Эльф смотрел на него искоса, из-под ресниц. Заметив это, Альва протянул ему гребень, который эльф взял осторожно, будто видел в первый раз, и растерянно покрутил в пальцах. Потом он так неловко попытался повторить движения молодого человека, что тот невольно рассмеялся и, забрав гребень, взялся за дело сам. Он слышал байки о ручьях Великого леса, от купания в которых волосы сами собой разделяются на пряди и долго потом не запутываются, а иногда даже заплетаются в косички или в другие прически похитрее. Видно, была в этом какая-то правда – или просто Древний народ для расчесывания волос употреблял другой инструмент, совсем не похожий на гребень.
Он сел за спиной эльфа и принялся расчесывать его густые, длинные, волнистые пряди, придерживая у корней, чтобы ненароком не причинить боль. Попытался стереть с одной прядки пыль и был вознагражден, когда под пальцами проявился настоящий цвет волос пленника – жемчужно-серебристый, как лунный свет. Молодой человек наконец увидел и знаменитые заостренные эльфийские уши, которые раньше были прикрыты спутанными волосами. Почему-то они показались ему очень трогательными.
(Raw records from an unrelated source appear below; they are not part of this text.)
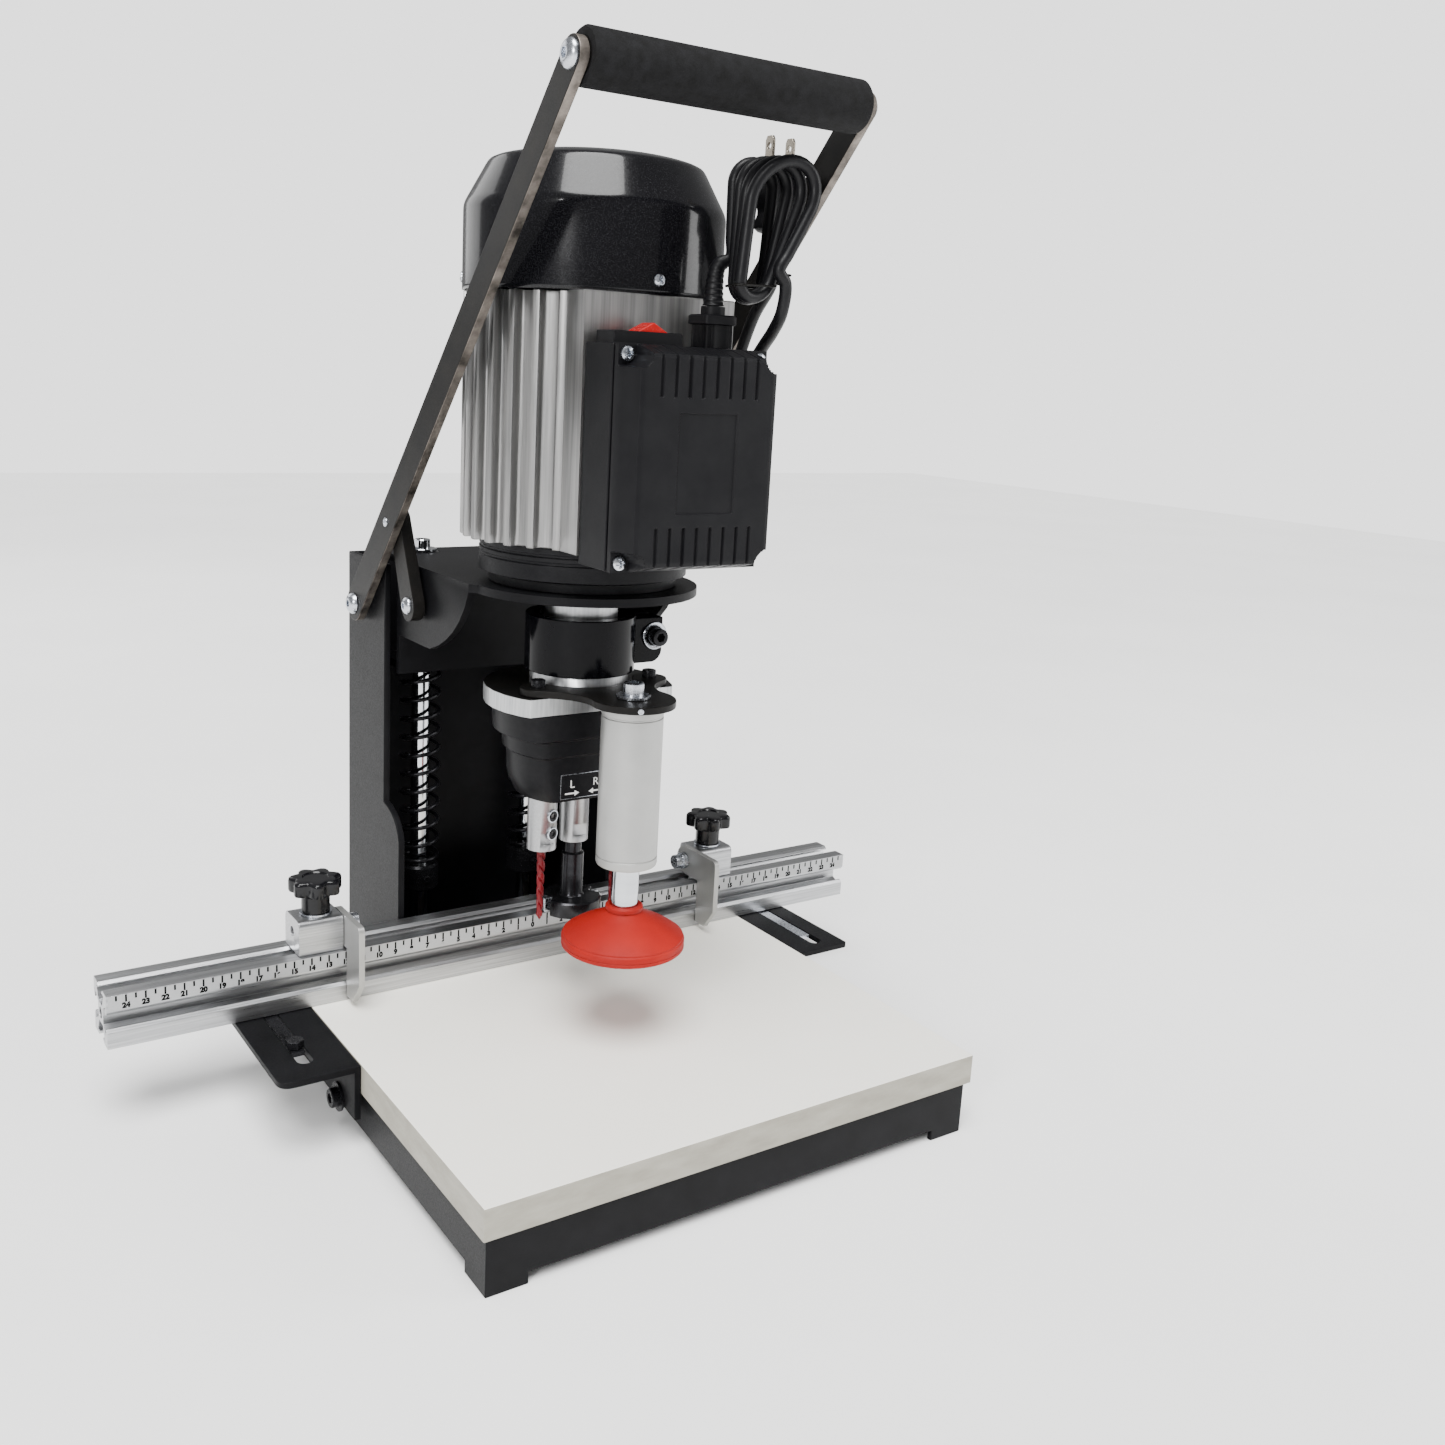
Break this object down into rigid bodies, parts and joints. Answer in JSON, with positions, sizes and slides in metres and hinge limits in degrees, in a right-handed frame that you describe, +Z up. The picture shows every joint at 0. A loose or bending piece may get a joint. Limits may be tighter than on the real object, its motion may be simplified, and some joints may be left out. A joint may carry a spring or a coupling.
{
  "type": "hinge boring machine",
  "caption": "Bench machine that drills a hinge cup and two dowel holes in a door: motor and spindle head on sprung posts, pulled down by a lever over a table with a fence and flip stops.",
  "frame": {"origin": "middle of the machine footprint, on the bench that it stands on", "axes": "+Z up, -Y towards the user, +X to the right along the fence"},
  "size_m": [0.5, 0.342, 0.5503],
  "materials": {
    "powder_black": "satin powder coat",
    "white_board": "smooth white melamine over board",
    "chrome": "polished",
    "black_steel": "blackened, satin",
    "zinc": "bright zinc",
    "aluminium": "satin machined",
    "cast_iron_black": "black paint, satin",
    "cast_aluminium": "as cast, slightly dull",
    "stator_iron": "laminated iron",
    "gloss_black": "gloss with fine metal flake",
    "black_plastic": "satin moulded",
    "red_plastic": "semi-gloss moulded",
    "anodised_black": "black anodised",
    "anodised_silver": "matte anodised",
    "red_rubber": "smooth satin",
    "red_paint": "semi-gloss",
    "foam": "matte foam",
    "cord_rubber": "satin"
  },
  "bodies": {
    "frame": {"base_tray": "powder_black", "table_board": "white_board", "column": "powder_black", "guide_post_left": "chrome", "guide_post_right": "chrome", "post_collar_left": "black_steel", "post_collar_right": "black_steel", "spring_left": "black_steel", "spring_right": "black_steel", "lever_pivot_bolt_left": "zinc", "lever_pivot_bolt_right": "zinc", "fence_bracket_left": "powder_black", "fence_bracket_right": "powder_black", "bracket_bolt_left": "zinc", "bracket_bolt_right": "zinc"},
    "carriage": {"carriage": "powder_black", "guide_bush_left": "zinc", "guide_bush_right": "zinc", "motor_end_bell": "cast_iron_black", "motor_housing": "cast_aluminium", "stator": "stator_iron", "fan_cover": "gloss_black", "box_base": "black_plastic", "box_cover": "black_plastic", "cord_gland": "black_plastic", "cord_lead": "cord_rubber", "cord_hank": "cord_rubber", "cord_tail": "cord_rubber", "plug": "cord_rubber", "collar_clamp": "gloss_black", "head_flange": "aluminium", "head_block": "anodised_black", "hold_down_bracket": "powder_black", "hold_down_cylinder": "anodised_silver", "hold_down_screw": "zinc"},
    "rocker": {"switch_rocker": "red_plastic"},
    "drive": {"rotor": "zinc", "spindle_middle": "zinc", "cup_drill": "black_steel"},
    "spindle_left": {"spindle_left": "zinc", "dowel_drill_left": "red_paint"},
    "spindle_right": {"spindle_right": "zinc", "dowel_drill_right": "red_paint"},
    "hold_down": {"hold_down_rod": "chrome", "hold_down_foot": "red_rubber"},
    "lever": {"lever_arm_left": "powder_black", "lever_arm_right": "powder_black", "grip_bar": "black_steel", "grip_sleeve": "foam"},
    "links": {"link_left": "powder_black", "link_right": "powder_black"},
    "fence": {"fence_rail": "aluminium", "fence_clamp_left": "black_steel", "fence_clamp_right": "black_steel"},
    "stop_left": {"stop_block_left": "aluminium"},
    "stop_right": {"stop_block_right": "aluminium"},
    "flip_plate_left": {"stop_plate_left": "anodised_silver"},
    "flip_plate_right": {"stop_plate_right": "anodised_silver"},
    "knob_left": {"stop_knob_left": "gloss_black"},
    "knob_right": {"stop_knob_right": "gloss_black"}
  },
  "joints": [
    {"name": "carriage_slide", "type": "slide", "parent": "frame", "child": "carriage", "axis": [0, 0, -1], "range_m": [0, 0.045], "stiffness_N_per_m": 3000, "springref_m": -0.06, "deforming": ["spring_left", "spring_right"]},
    {"name": "lever_swing", "type": "hinge", "parent": "frame", "child": "lever", "pos_m": [0, 0.139, 0.2618], "axis": [1, 0, 0], "range_deg": [0, 36.9]},
    {"name": "link_swing", "type": "hinge", "parent": "carriage", "child": "links", "pos_m": [0, 0.0695, 0.2717], "axis": [1, 0, 0], "range_deg": [0, 27.6]},
    {"name": "hold_down_slide", "type": "slide", "parent": "carriage", "child": "hold_down", "axis": [0, 0, 1], "range_m": [0, 0.022], "stiffness_N_per_m": 900, "springref_m": -0.02},
    {"name": "drive_spin", "type": "hinge", "parent": "carriage", "child": "drive", "pos_m": [0, 0.005, 0.197], "axis": [0, 0, 1], "continuous": true},
    {"name": "spindle_left_spin", "type": "hinge", "parent": "carriage", "child": "spindle_left", "pos_m": [-0.024, -0.001, 0.197], "axis": [0, 0, 1], "continuous": true},
    {"name": "spindle_right_spin", "type": "hinge", "parent": "carriage", "child": "spindle_right", "pos_m": [0.024, -0.001, 0.197], "axis": [0, 0, 1], "continuous": true},
    {"name": "switch_press", "type": "hinge", "parent": "carriage", "child": "rocker", "pos_m": [-0.014, -0.07715, 0.4271], "axis": [0, 1, 0], "range_deg": [0, 22.9]},
    {"name": "fence_slide", "type": "slide", "parent": "frame", "child": "fence", "axis": [0, -1, 0], "range_m": [0, 0.011]},
    {"name": "stop_left_slide", "type": "slide", "parent": "fence", "child": "stop_left", "axis": [1, 0, 0], "range_m": [-0.08, 0.05]},
    {"name": "stop_right_slide", "type": "slide", "parent": "fence", "child": "stop_right", "axis": [1, 0, 0], "range_m": [-0.05, 0.08]},
    {"name": "plate_left_flip", "type": "hinge", "parent": "stop_left", "child": "flip_plate_left", "pos_m": [-0.11815, 0.066, 0.0886], "axis": [1, 0, 0], "range_deg": [-42, 0]},
    {"name": "plate_right_flip", "type": "hinge", "parent": "stop_right", "child": "flip_plate_right", "pos_m": [0.12425, 0.066, 0.0886], "axis": [1, 0, 0], "range_deg": [-42, 0]},
    {"name": "knob_left_turn", "type": "hinge", "parent": "stop_left", "child": "knob_left", "pos_m": [-0.1332, 0.066, 0.107], "axis": [0, 0, 1], "continuous": true},
    {"name": "knob_right_turn", "type": "hinge", "parent": "stop_right", "child": "knob_right", "pos_m": [0.1393, 0.066, 0.107], "axis": [0, 0, 1], "continuous": true}
  ],
  "couplings": [
    {"joint": "lever_swing", "follows": "carriage_slide", "rad_per_m": 14.31},
    {"joint": "link_swing", "follows": "carriage_slide", "rad_per_m": 10.7},
    {"joint": "spindle_left_spin", "follows": "drive_spin", "ratio": -1},
    {"joint": "spindle_right_spin", "follows": "drive_spin", "ratio": -1}
  ]
}
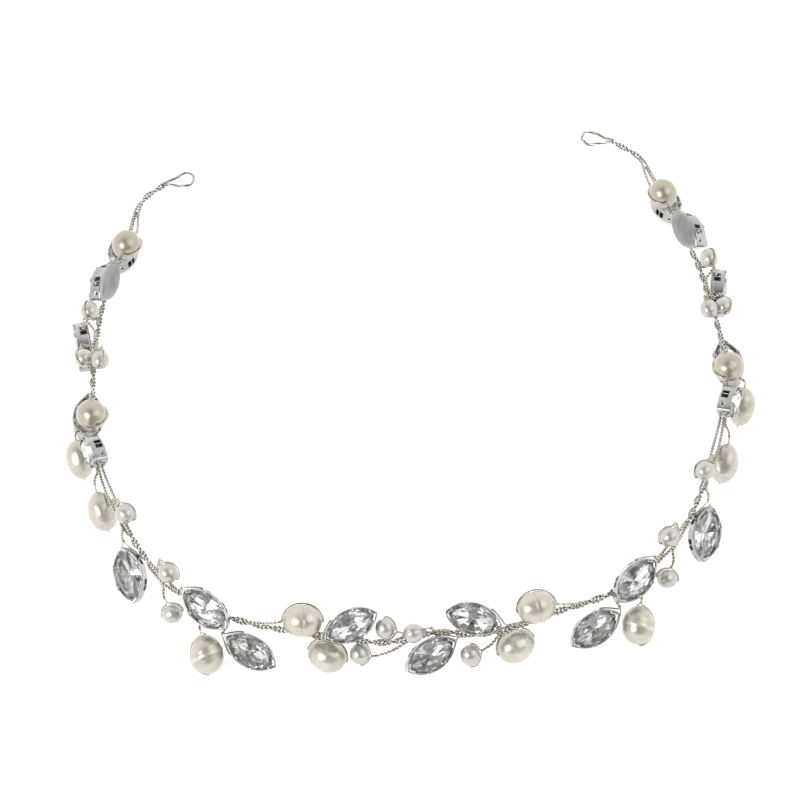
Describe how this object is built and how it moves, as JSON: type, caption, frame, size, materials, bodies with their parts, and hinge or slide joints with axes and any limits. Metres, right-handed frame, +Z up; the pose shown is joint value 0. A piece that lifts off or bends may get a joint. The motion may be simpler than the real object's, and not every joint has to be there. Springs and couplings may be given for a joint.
{
  "type": "hair vine",
  "caption": "Horseshoe hair vine of twisted silver wire with drilled pearls and claw-set marquise stones, a wire loop for a hairpin at each end.",
  "frame": {"origin": "centre of the overall box, on the plane that the vine rests on", "axes": "+Z up, +X to the right of the picture, +Y from the forehead toward the open back of the head"},
  "size_m": [0.1645, 0.182, 0.0193],
  "materials": {
    "trunk_wire": "silver-plated wire, two twisted pairs laid side by side",
    "stem_wire": "silver-plated wire with a faint champagne tint",
    "large_pearl": "ivory nacre, glossy with a soft lustre",
    "small_pearl": "white to ivory nacre, glossy",
    "claw_setting": "polished silver plating",
    "clear_stone": "clear faceted glass, foiled back"
  },
  "bodies": {
    "root": {"trunk": "trunk_wire", "end_loop_left": "trunk_wire", "end_loop_right": "trunk_wire", "stems_left": "stem_wire", "stems_right": "stem_wire", "beads_left": "small_pearl", "beads_right": "small_pearl", "pearl_left_1": "large_pearl", "pearl_left_2": "large_pearl", "pearl_left_3": "large_pearl", "pearl_left_4": "large_pearl", "pearl_left_5": "large_pearl", "pearl_left_6": "large_pearl", "pearl_left_7": "large_pearl", "pearl_right_1": "large_pearl", "pearl_right_2": "large_pearl", "pearl_right_3": "large_pearl", "pearl_right_4": "large_pearl", "pearl_right_5": "large_pearl", "pearl_right_6": "large_pearl", "pearl_right_7": "large_pearl", "setting_left_1": "claw_setting", "setting_left_2": "claw_setting", "setting_left_3": "claw_setting", "setting_left_4": "claw_setting", "setting_left_5": "claw_setting", "setting_left_6": "claw_setting", "setting_left_7": "claw_setting", "setting_left_8": "claw_setting", "setting_right_1": "claw_setting", "setting_right_2": "claw_setting", "setting_right_3": "claw_setting", "setting_right_4": "claw_setting", "setting_right_5": "claw_setting", "setting_right_6": "claw_setting", "setting_right_7": "claw_setting", "setting_right_8": "claw_setting", "setting_centre_1": "claw_setting", "setting_centre_2": "claw_setting", "setting_centre_3": "claw_setting", "stone_left_1": "clear_stone", "stone_left_2": "clear_stone", "stone_left_3": "clear_stone", "stone_left_4": "clear_stone", "stone_left_5": "clear_stone", "stone_left_6": "clear_stone", "stone_left_7": "clear_stone", "stone_left_8": "clear_stone", "stone_right_1": "clear_stone", "stone_right_2": "clear_stone", "stone_right_3": "clear_stone", "stone_right_4": "clear_stone", "stone_right_5": "clear_stone", "stone_right_6": "clear_stone", "stone_right_7": "clear_stone", "stone_right_8": "clear_stone", "stone_centre_1": "clear_stone", "stone_centre_2": "clear_stone", "stone_centre_3": "clear_stone"}
  },
  "joints": []
}
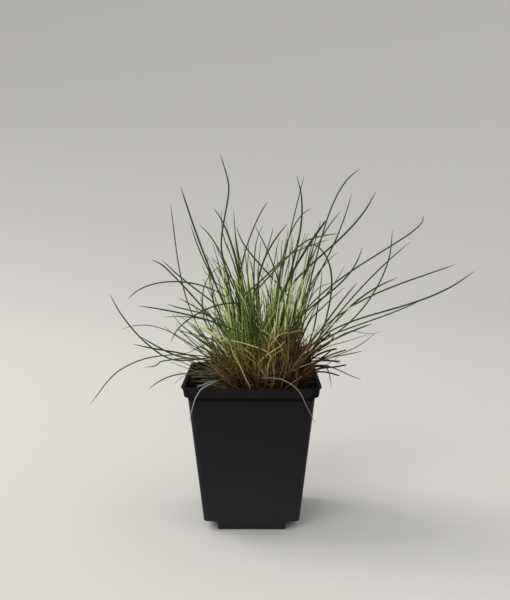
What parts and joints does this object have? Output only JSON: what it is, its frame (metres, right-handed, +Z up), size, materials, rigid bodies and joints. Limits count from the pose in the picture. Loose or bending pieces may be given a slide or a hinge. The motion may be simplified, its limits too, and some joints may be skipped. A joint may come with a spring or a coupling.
{
  "type": "potted ornamental grass",
  "caption": "Clump of blue fescue with fine arching needle leaves over a straw-brown tussock, in a square tapered black plastic nursery pot.",
  "frame": {"origin": "middle of the pot's foot, on the surface that the pot stands on", "axes": "+Z up out of the pot, -Y towards the side that the picture shows, +X to the right of that side"},
  "size_m": [0.2619, 0.1795, 0.2476],
  "materials": {
    "black_plastic": "satin",
    "peat": "matte",
    "straw_green": "matte",
    "blue_green_leaf": "satin",
    "straw_leaf": "matte"
  },
  "bodies": {
    "root": {"pot": "black_plastic", "soil": "peat", "crown": "straw_green", "leaf_01": "blue_green_leaf", "leaf_02": "blue_green_leaf", "leaf_03": "blue_green_leaf", "leaf_04": "blue_green_leaf", "leaf_05": "blue_green_leaf", "leaf_06": "blue_green_leaf", "leaf_07": "blue_green_leaf", "leaf_08": "blue_green_leaf", "leaf_09": "blue_green_leaf", "leaf_10": "blue_green_leaf", "leaf_11": "blue_green_leaf", "leaf_12": "blue_green_leaf", "leaf_13": "blue_green_leaf", "leaf_14": "blue_green_leaf", "leaf_15": "blue_green_leaf", "leaf_16": "blue_green_leaf", "leaf_17": "blue_green_leaf", "leaf_18": "blue_green_leaf", "leaf_19": "blue_green_leaf", "leaf_20": "blue_green_leaf", "leaf_21": "blue_green_leaf", "leaf_22": "blue_green_leaf", "leaf_23": "blue_green_leaf", "leaf_24": "blue_green_leaf", "leaf_25": "blue_green_leaf", "leaf_26": "blue_green_leaf", "leaf_27": "blue_green_leaf", "leaf_28": "blue_green_leaf", "leaf_29": "blue_green_leaf", "leaf_30": "blue_green_leaf", "leaf_31": "blue_green_leaf", "leaf_32": "blue_green_leaf", "leaf_33": "blue_green_leaf", "leaf_34": "blue_green_leaf", "leaf_35": "blue_green_leaf", "leaf_36": "blue_green_leaf", "leaf_37": "blue_green_leaf", "leaf_38": "blue_green_leaf", "leaf_39": "blue_green_leaf", "leaf_40": "blue_green_leaf", "leaf_41": "blue_green_leaf", "leaf_42": "blue_green_leaf", "leaf_43": "blue_green_leaf", "leaf_44": "blue_green_leaf", "leaf_45": "blue_green_leaf", "leaf_46": "blue_green_leaf", "leaf_47": "blue_green_leaf", "leaf_48": "blue_green_leaf", "leaf_49": "blue_green_leaf", "leaf_50": "blue_green_leaf", "leaf_51": "blue_green_leaf", "leaf_52": "blue_green_leaf", "leaf_53": "blue_green_leaf", "leaf_54": "blue_green_leaf", "leaf_55": "blue_green_leaf", "dead_leaf_01": "straw_leaf", "dead_leaf_02": "straw_leaf"}
  },
  "joints": []
}
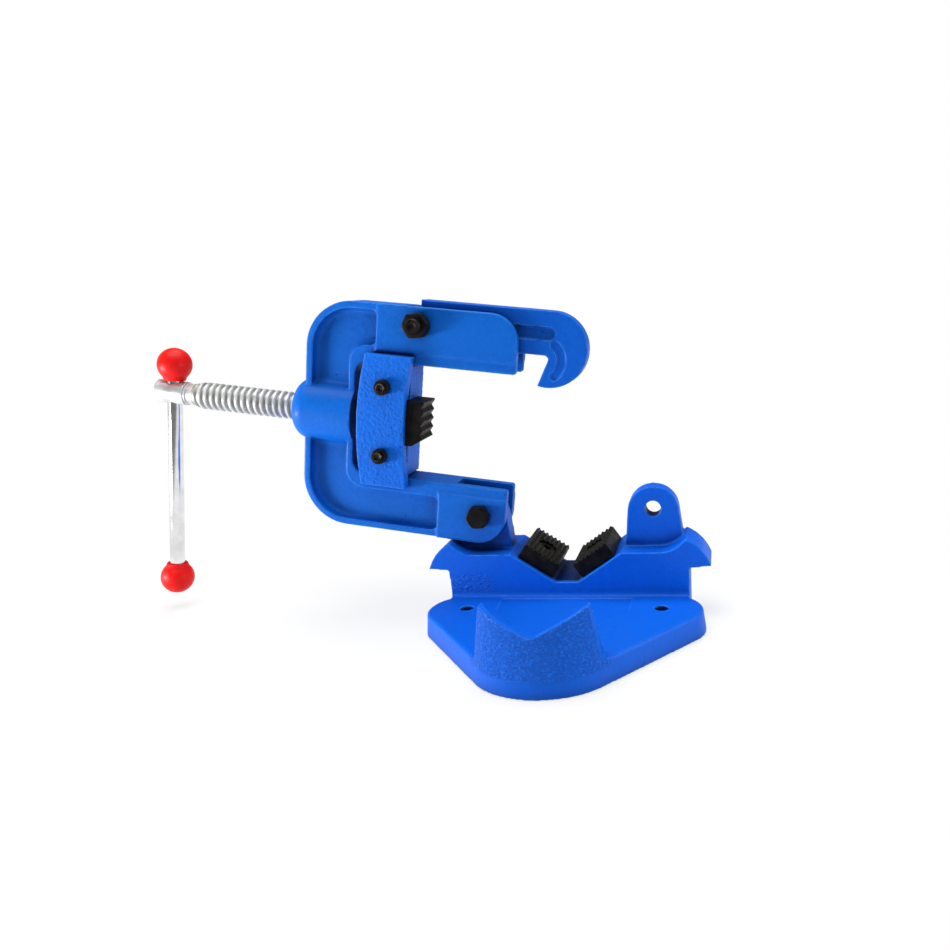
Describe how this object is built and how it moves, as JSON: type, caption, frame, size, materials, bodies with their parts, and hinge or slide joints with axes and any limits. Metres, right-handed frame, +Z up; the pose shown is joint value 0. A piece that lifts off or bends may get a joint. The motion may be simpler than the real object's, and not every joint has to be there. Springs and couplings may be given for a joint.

Альва водил гребнем по волосам эльфа так нежно, что это напоминало ласку. За столь интимным и мирным занятием легко было забыться и представить себя с возлюбленным после ночных наслаждений… Кавалер Ахайре вздохнул. Чтобы эльф стал возлюбленным человека? Да раньше мир перевернется. Слишком уж Древний народ ненавидит людей, и есть за что, Альва не мог этого не признать, особенно в данном конкретном случае. С усилием отвлекаясь от мыслей, которые почему-то грозили навеять безмерную тоску, он отложил гребень и, полюбовавшись на результат своих трудов, сказал:
– Ну вот, теперь ты больше похож на человека, – и сам засмеялся, поняв, какую сморозил глупость.
Он снова ушел и, порыскав возле костров, вернулся с остатками вчерашнего пиршества и водой для питья. Эльф сначала отвернулся от предложенного ему жареного мяса, но когда кавалер Ахайре со зверским аппетитом набросился на еду, пленник нерешительно присоединился к нему. Ел он очень неторопливо, аккуратно и выглядел при этом благородно, как прирожденный принц, воспитывавшийся при дворе. Альва невольно залюбовался им.
После еды он решил, что самое время познакомиться, рассудив, что добрые намерения были продемонстрированы достаточно внятно. Он интернациональным жестом ткнул себя в грудь и сказал:
– Альва Ахайре, – а потом указал на пленника и вопросительно поднял брови.
Эльф прикрыл глаза ресницами и отвернулся. Тоже интернациональное выражение чувств, с досадой подумал Альва. Не хватало только презрительной мины, чтобы полностью передать фразу: «А не пошел бы ты со своими вопросами, приятель!»
Снаружи уже доносился шум пробуждающегося лагеря. Ахайре собрался все-таки поискать сброшенную вчера как попало одежду и вернуть хотя бы пояс, к которому очень привык. Кроме того, он ощущал странную обиду на эльфа за то, что тот не хотел назвать свое имя. «А ты чего ждал? Что он кинется тебе на шею и расцелует, особенно после вчерашнего?» – спросил он себя. Может быть, у Древнего народа табу на то, чтобы называть свои имена людям. Да мало ли что! Но эти мысли не помогли прогнать чувство горечи.
Пока Ахайре шарил в поисках своего пояса на том месте, где вчера сидел с вождем (и лежал тоже, если уж на то пошло), голый Кинтаро, зевая, выполз на четвереньках из своего шатра. Он встал на ноги, потянулся, потом удалился за шатер справить нужду. Вернувшись, вождь опрокинул в себя недопитый кувшин с вином. Выглядел он цветущим и хорошо отдохнувшим, никаких признаков похмелья или усталости, что было странно, учитывая, сколько он вчера выпил, чем всю ночь занимался и как мало спал.
– Доброе утро, доблестный вождь эссанти, – буркнул Альва, продолжая рыться среди шкур, которыми было застелено возвышение у костра. – Надеюсь, мы хотя бы сегодня обсудим поручение моего короля.
Кинтаро подошел к нему, без лишних слов перекинул через плечо и потащил в шатер.